A prenuptial is an agreement entered into by a couple who are intending to marry. It sets out how assets will be divided should the marriage subsequently come to an end.

In most instances, it states how property, lump sum payments, and maintenance are to be distributed. Parties can also decide on the duration of the agreement.

"Usually both parties are more than willing to compromise when they get into a marriage, but when things turn sour, there's a lot of bitterness, rage and resentment.

"A PNA can pacify and put things into perspective, because it's drawn up before any of these ill feelings come into play.

"Unfortunately, PNAs have not been tested in our courts often enough and hence at best it would be an aiding tool for the courts to decide on issues of assets and monies.

"What's even more mind boggling is that one can enter into a PNA in Malaysia, but there's no provision for it.

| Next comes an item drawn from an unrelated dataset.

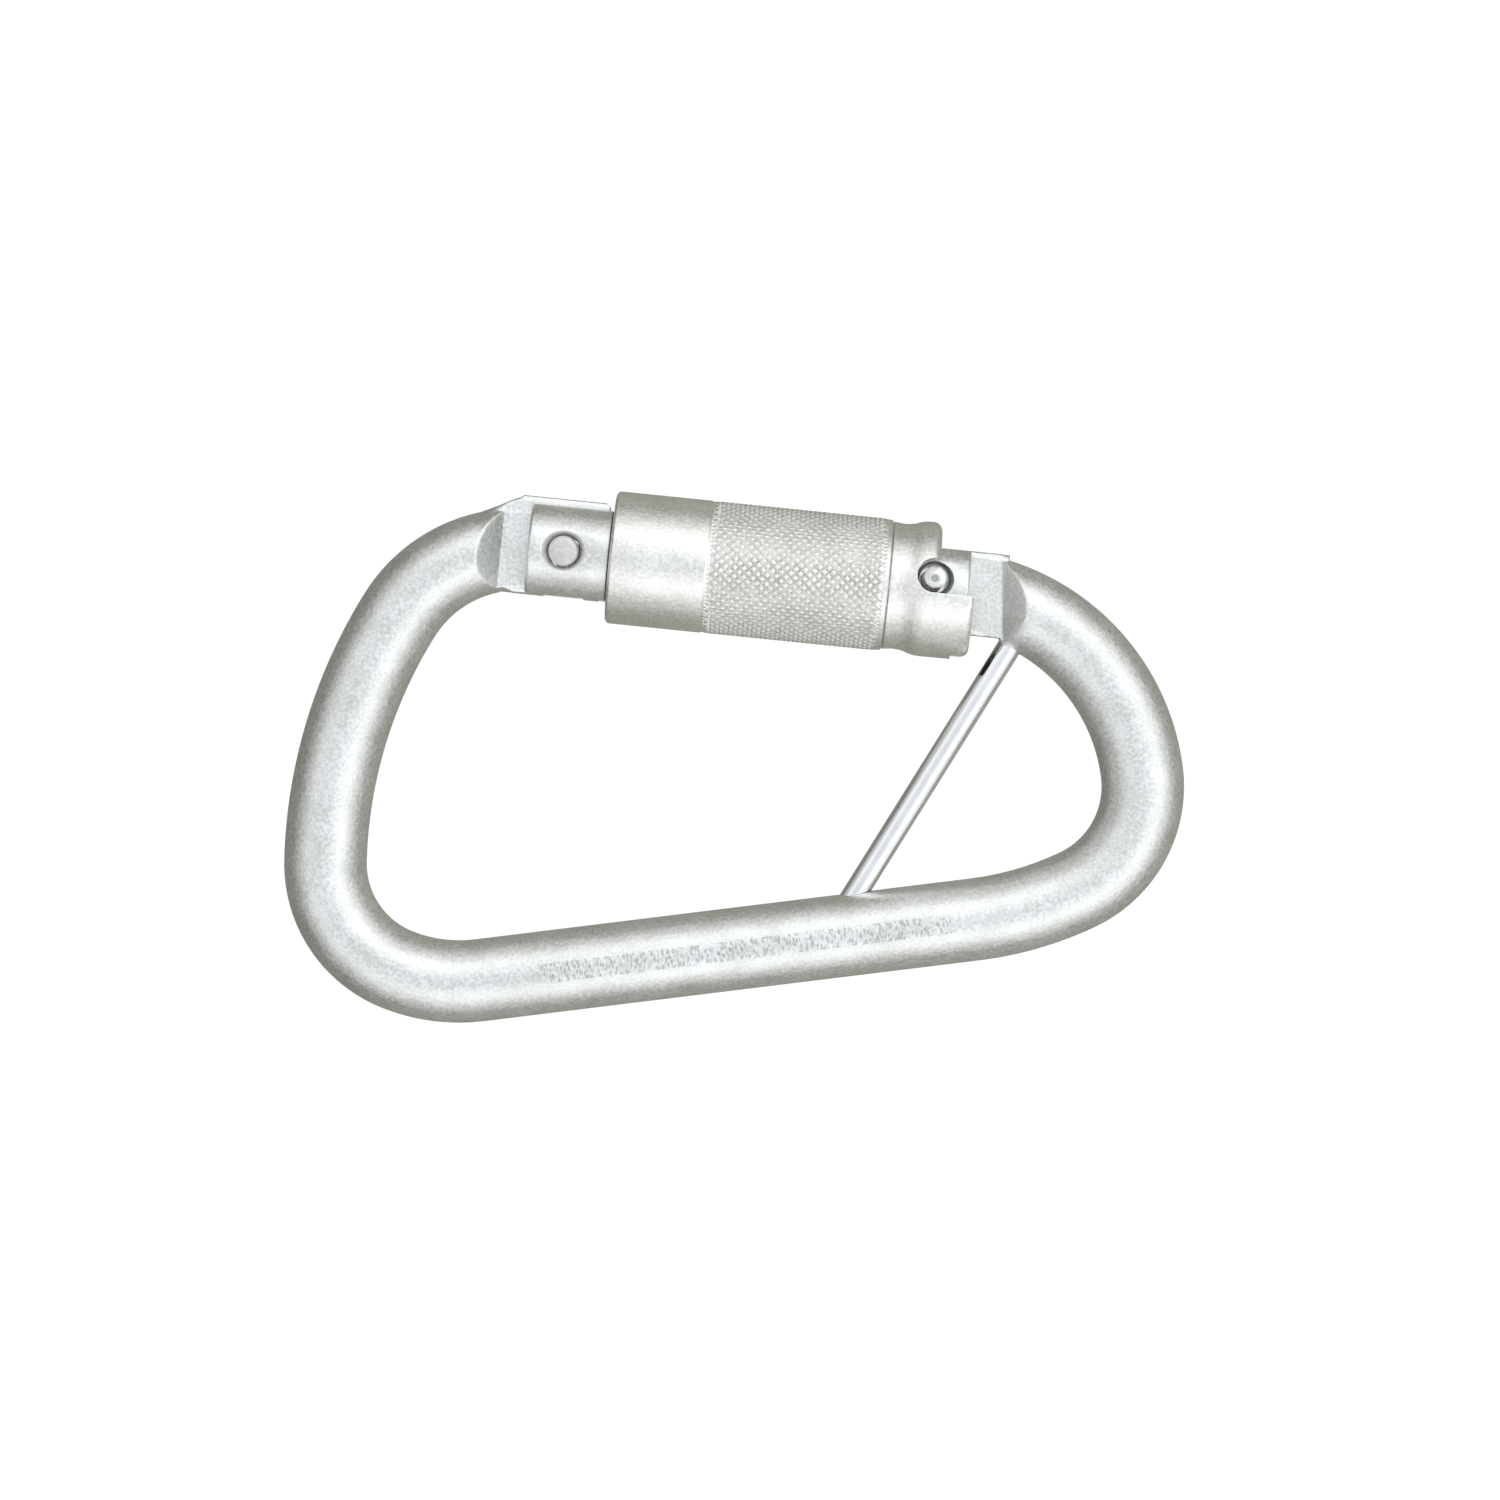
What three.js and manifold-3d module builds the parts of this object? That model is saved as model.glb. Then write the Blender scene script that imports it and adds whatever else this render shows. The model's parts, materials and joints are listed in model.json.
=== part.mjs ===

It doesn't really make much sense," Pushpa added.

In Western countries, there have been instances where such agreements are upheld in the courts.

In the case of K v K (2003), the wife was awarded a lump sum of STG120,000 following a PNA, although the husband had assets amounting to STG25 million.

The wife argued that the PNA should not stand because her ex-husband's assets had increased significantly, and she sought STG1.6 million lump sum and STG57,000 per annum in maintenance. However, the courts ruled against her claim.

Not known to many is that there are other forms of marital agreements that protect the interests of both parties.

"In Malaysia, another form of marital agreement is a 'maintenance agreement' and a 'deed of separation', in which both parties agree on terms amicably.

"It's popular among people who do not wish to divorce at all, perhaps for religious reasons.

"However, one can argue that even a 'deed of separation' should be decided within the family law ambit and should not be used to one party's advantage," she added.

A deed of separation is a written document drawn up by parties to a marriage that have decided to separate and live apart but still want to maintain their marriage, and do not wish to use the courts to rule on their terms of settlement.

These agreements may bind the parties and the court may take into account the agreed terms to determine how to distribute assets and monies.

Pushpa conceded, however, that many Malaysians viewed PNAs with suspicion due to cultural values.

"Culturally, we don't want to get into a marriage with preconceived negative thoughts, it's almost like cursing it.

"But you don't have to look at it negatively. You can also look at PNAs in a positive way, in terms of providing for each other and being a guide for any unexpected breakdown in the marriage."